Open A-Pai opened 2 years ago
respect.unordered.factors = "order"
forces string-valued variables (categorical variables) to be treated as “ordered”. This allows ranger to skip any of the expensive re-encoding of such variables as contrasts, dummies or indicators. This is achieved in ranger by only using ordered cuts in its underlying trees and is equivalent to re-encoding the categorical variable as the numeric order codes. Basically, think of it like applying as.numeric(as.factor(ordered = TRUE))
to all unordered categorical variables in your data frame. These variables are thus essentially treated as numeric, and ranger appears to run faster over fairly complicated variables.
Although we would never want to treat unordered categorical variables as ordered for linear models, tree-based models are typically undeterred by this.
thanks for your reply,I'd like to know more: what is difference between ’ignore’ and ’order’?
Hi @A-Pai. Finding the optimal split in a decision tree for a categorical variable with J categories would require searching through 2^(J−1) − 1 potential splits. Fortunately, for binary classification and regression (at least when using the standard split rules, like Gini, entropy, or SSE) a shortcut exists that reduces the search to J - 1 possibilities (a massive reduction for large J). The shortcut essentially requires mean/target encoding the categorical in question prior to each split in each tree, which is what's described here for respect_unordered_factors = "order"
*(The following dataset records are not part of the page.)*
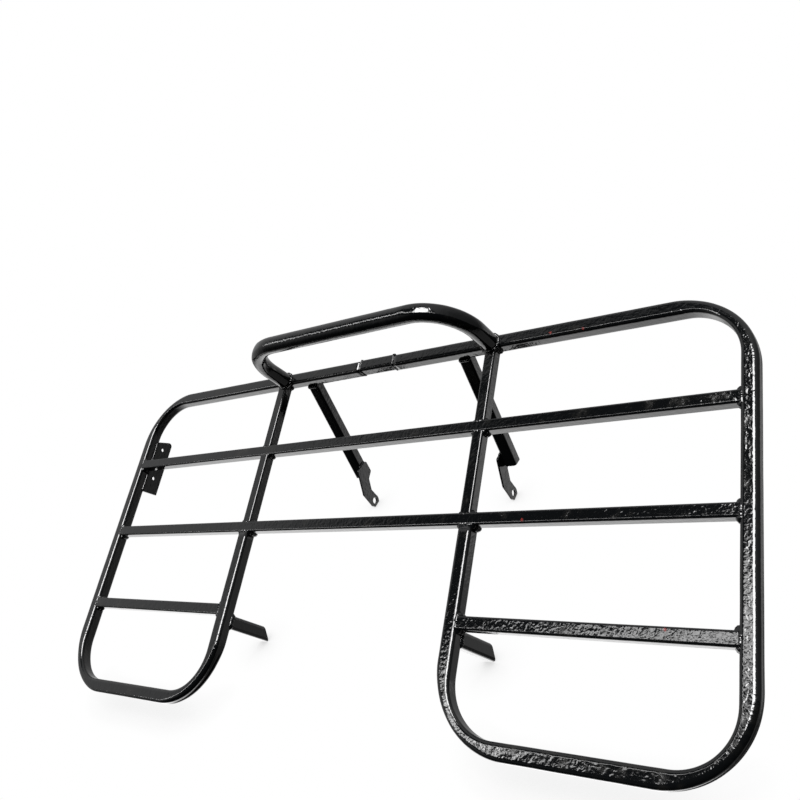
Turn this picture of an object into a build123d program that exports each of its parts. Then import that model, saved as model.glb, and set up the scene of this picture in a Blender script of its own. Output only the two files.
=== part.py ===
from build123d import *
import os
from math import cos, radians, sin

os.makedirs("parts", exist_ok=True)

# Welded carrier rack of square and round steel tube, in millimetres.
# X runs across the rack, +Y toward the hoop, +Z up. The origin is the middle
# of the load deck, on the top face of the middle crossbar.

# Tube stock: outside size and wall.
FRAME_TUBE, FRAME_WALL = 19.05, 1.6    # square
CROSS_TUBE, CROSS_WALL = 16.0, 1.5     # square
HOOP_TUBE, HOOP_WALL = 25.4, 1.6       # round
FRAME_CORNER, CROSS_CORNER = 4.4, 2.6  # outside corner radius of the square tubes

# Layout of the deck, along the tube centre lines.
SIDE_X = 526.1             # outer side bars
LOOP_X = 198.5             # inner legs of the two lower loops
UPRIGHT_X = 196.75         # uprights above the middle crossbar
RUNG_PITCH = 124.6         # crossbar spacing
TOP_Y = 249.0              # top bar
BOTTOM_Y = -252.6          # bottom of the loops
BEND_OUT_R = 94.5          # the bends are crushed: the outer wall has sunk in,
BEND_IN_R = 62.0           # so their outer radius is more than a tube's width larger
SPLICE_X = (-33.6, 27.9)   # short piece let into the top bar
SPLICE_OUT = 1.4           # it stands proud of the bar on the hoop side

# Hoop above the top bar.
HOOP_X = (-191.7, 196.0)   # its two legs
HOOP_Y = 246.0             # they stand on the top bar and on the heads of the uprights
HOOP_Z = 100.2             # height of its crossbar's centre line
HOOP_BEND_R = 67.5

# Struts below the top bar, and the plate tab on each one.
STRUT_X = 145.0
STRUT_TILT = 31.5          # degrees from the vertical
STRUT_DROP = 157.5         # height between its two ends, on its centre line
STRUT_SET_IN = 2.4         # its head sits this far in front of the bar's middle
TAB_T = 3.0
TAB_HOLE = (113.8, -206.4) # Y and Z of the bolt hole
TAB_HOLE_R = 5.25
TAB_END_R = 10.4

# Legs below the lower loops.
LEG_Y = -139.3
LEG_FRONT_Z, LEG_BACK_Z = -97.5, -82.0

# Bracket plate on the inside of the left side bar.
PLATE_T = 3.0
PLATE_Y = (78.5, 174.5)
PLATE_DROP = 25.0
PLATE_SLANT = 10.0
PLATE_HOLES_Y = (108.0, 164.0)
PLATE_HOLE_R = 3.0

WELD = 3.4                 # leg of the fillet welds
CROWN = 0.7                # how far a bead stands off a flush face

# Heights that follow from the stock: all deck tubes are flush at Z = 0.
FRAME_Z = -FRAME_TUBE / 2
CROSS_Z = -CROSS_TUBE / 2
UPPER_Y = RUNG_PITCH
LOWER_Y = -RUNG_PITCH
INNER_FACE_X = SIDE_X - FRAME_TUBE / 2


def section(plane, size, inset=0.0):
    """Rounded square tube section on a plane."""
    s = size - 2 * inset
    corner = FRAME_CORNER if size == FRAME_TUBE else CROSS_CORNER
    r = max(corner - inset, 0.8)
    return plane * RectangleRounded(s, s, r)


def round_tube(path, size, wall):
    """Hollow round tube along a smooth path, and its solid outside."""
    plane = Plane(origin=path @ 0, z_dir=path % 0)
    outside = sweep(plane * Circle(size / 2), path)
    return outside - sweep(plane * Circle(size / 2 - wall), path), outside


def straight_tube(start, end, size, wall, up=(0, 0, 1)):
    """Hollow straight tube between two points, and its solid outside."""
    start, end = Vector(*start), Vector(*end)
    plane = Plane(origin=start, x_dir=up, z_dir=end - start)
    length = (end - start).length
    outside = extrude(section(plane, size), length)
    return outside - extrude(section(plane, size, wall), length), outside


def frame_plan(side, inset=0.0, past_ends=0.0):
    """Plan of half the frame: from the middle crossbar round its loop to the splice."""
    h = FRAME_TUBE / 2 - inset
    start_y = -CROSS_TUBE / 2 + past_ends
    end_x = (-SPLICE_X[0] if side < 0 else SPLICE_X[1]) - past_ends
    outer = [(end_x, TOP_Y + h), (SIDE_X + h, TOP_Y + h), (SIDE_X + h, BOTTOM_Y - h),
             (LOOP_X - h, BOTTOM_Y - h), (LOOP_X - h, start_y)]
    inner = [(LOOP_X + h, start_y), (LOOP_X + h, BOTTOM_Y + h), (SIDE_X - h, BOTTOM_Y + h),
             (SIDE_X - h, TOP_Y - h), (end_x, TOP_Y - h)]
    points = [(side * x, y) for x, y in outer + inner]
    plan = Polygon(*(points if side < 0 else points[::-1]), align=None)

    def bends(group):
        """The plan's vertices at the three bends of one wall."""
        return [v for v in plan.vertices()
                if any(abs(v.X - side * x) + abs(v.Y - y) < 0.01 for x, y in group[1:4])]

    plan = fillet(bends(outer), BEND_OUT_R - inset)
    return fillet(bends(inner), BEND_IN_R + inset)


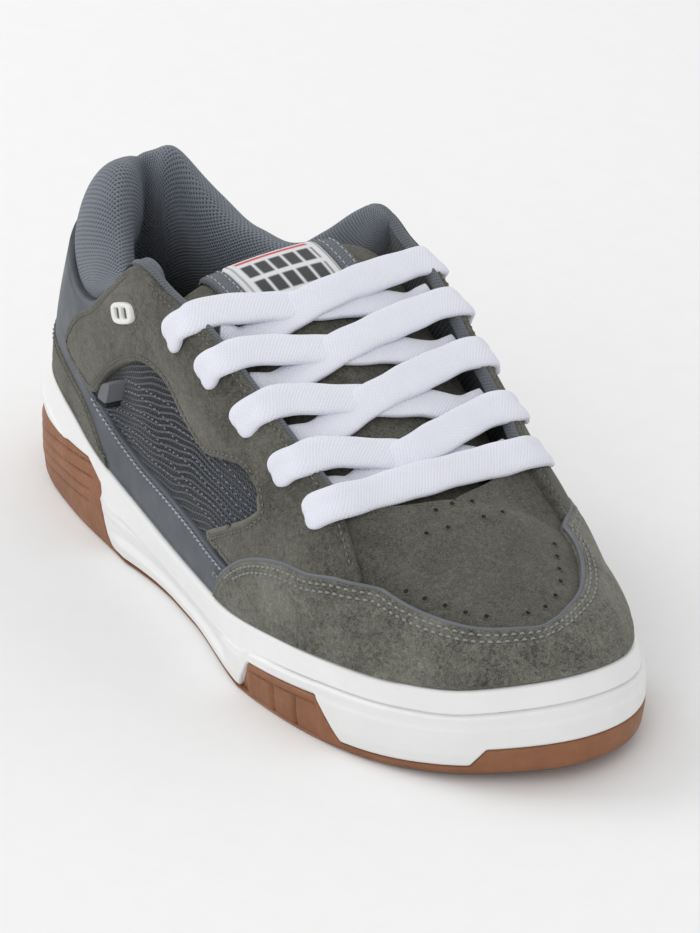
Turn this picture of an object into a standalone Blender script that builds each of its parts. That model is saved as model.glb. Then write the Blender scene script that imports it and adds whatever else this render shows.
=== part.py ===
"""Low skateboarding shoe for the right foot, built as an assembly of separate solids.

Frame: +X points to the toe, +Y to the inner (medial) side of the foot, +Z up.
The origin is on the floor, under the middle of the sole's bounding box.
All sizes are in metres. Tables hold shares of the named sizes above them.
"""

import bmesh
import bpy
import numpy as np
from mathutils import Vector
from mathutils.geometry import delaunay_2d_cdt

# Sides of the foot, as the sign of Y
LATERAL = -1
MEDIAL = 1

# Driving sizes of the sole
SOLE_LENGTH = 0.300
SOLE_WIDTH = 0.112
RIM_HEIGHT = 0.038
FLOOR_HEIGHT = 0.024
TOE_SPRING = 0.006
RIM_WALL = 0.0056
RIM_LEAN = 0.0040
BAND_HEIGHT = 0.0078
BAND_STEP = 0.0008
WAIST_RECESS = 0.0020
WAIST_UNDERCUT = 0.0040
GUM_WALL = 0.0022
GUM_FILLET = 0.0025
GUM_EDGE_HEIGHT = 0.0026
HEEL_GUM_HEIGHT = 0.0243
SIDE_GUM_HEIGHT = 0.0155
TOE_GUM_HEIGHT = 0.0090
INSOLE_THICKNESS = 0.0040

# Driving sizes of the upper
PEAK_HEIGHT = 0.113
UPPER_WALL = 0.0022
OVERLAY_THICKNESS = 0.0013

# Clearance between neighbouring solids
GAP = 0.0003

# Plan of the sole: share of the length from the heel, then half widths as shares of half the sole's width
SOLE_PLAN = (
    # along, lateral, medial
    (0.000, 0.02, -0.02),
    (0.020, 0.35, 0.37),
    (0.085, 0.62, 0.64),
    (0.190, 0.745, 0.73),
    (0.340, 0.81, 0.71),
    (0.490, 0.91, 0.80),
    (0.620, 1.00, 0.96),
    (0.730, 0.98, 1.00),
    (0.840, 0.84, 0.94),
    (0.925, 0.57, 0.75),
    (0.980, 0.20, 0.47),
    (1.000, -0.12, 0.12),
)

# Heights along the sole, each a share of its named size
SOLE_HEIGHTS = (
    # along, rim, floor, underside
    (0.00, 0.97, 1.00, 0.00),
    (0.10, 0.96, 1.00, 0.00),
    (0.16, 0.87, 0.99, 0.00),
    (0.25, 0.68, 0.84, 0.00),
    (0.35, 0.57, 0.66, 0.00),
    (0.47, 0.52, 0.56, 0.00),
    (0.60, 0.55, 0.54, 0.00),
    (0.72, 0.66, 0.55, 0.00),
    (0.80, 0.72, 0.56, 0.02),
    (0.88, 0.75, 0.59, 0.18),
    (0.94, 0.79, 0.63, 0.50),
    (0.98, 0.87, 0.68, 0.80),
    (1.00, 0.92, 0.72, 1.00),
)

# Where the gum outsole climbs the side wall: place along, and share of that stretch's named height
HEEL_GUM = {
    LATERAL: ((0.000, 1.00), (0.225, 1.00), (0.264, 0.77), (0.300, 0.00)),
    MEDIAL: ((0.000, 1.00), (0.225, 1.00), (0.264, 0.77), (0.300, 0.00)),
}
SIDE_GUM = {
    LATERAL: ((0.650, 0.00), (0.668, 0.76), (0.783, 1.00), (0.818, 0.00)),
    MEDIAL: ((0.650, 0.00), (0.818, 0.00)),
}
TOE_GUM = {
    LATERAL: ((0.945, 0.00), (0.956, 0.90), (1.000, 1.00)),
    MEDIAL: ((0.830, 0.00), (0.860, 0.85), (1.000, 1.00)),
}

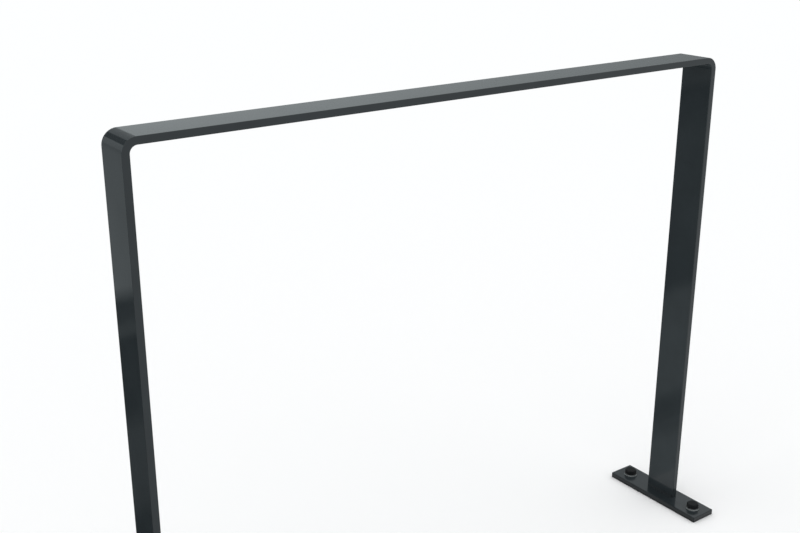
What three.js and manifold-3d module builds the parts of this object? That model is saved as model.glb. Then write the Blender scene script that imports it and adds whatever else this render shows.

. I can't, however, pretend to understand what is meant by ignore here. This question is probably more appropriate for the ranger package issues tab: https://github.com/imbs-hl/ranger/issues.
@A-Pai I'll add that for binary classification and regression, respect_unordered_factors = "order"
is a good choice, as it corresponds to a quicker, but exact search through all possible splits involving unordered (i.e., nominal) factors. For multiclass classification (and I believe censored outcomes as well), no such shortcut exists, so setting it to ignore likely leads to a reasonable compromise between finding a reasonable split, and computational effort.
https://bradleyboehmke.github.io/HOML/random-forest.html what is the meaning of "respect.unordered.factors = "order"?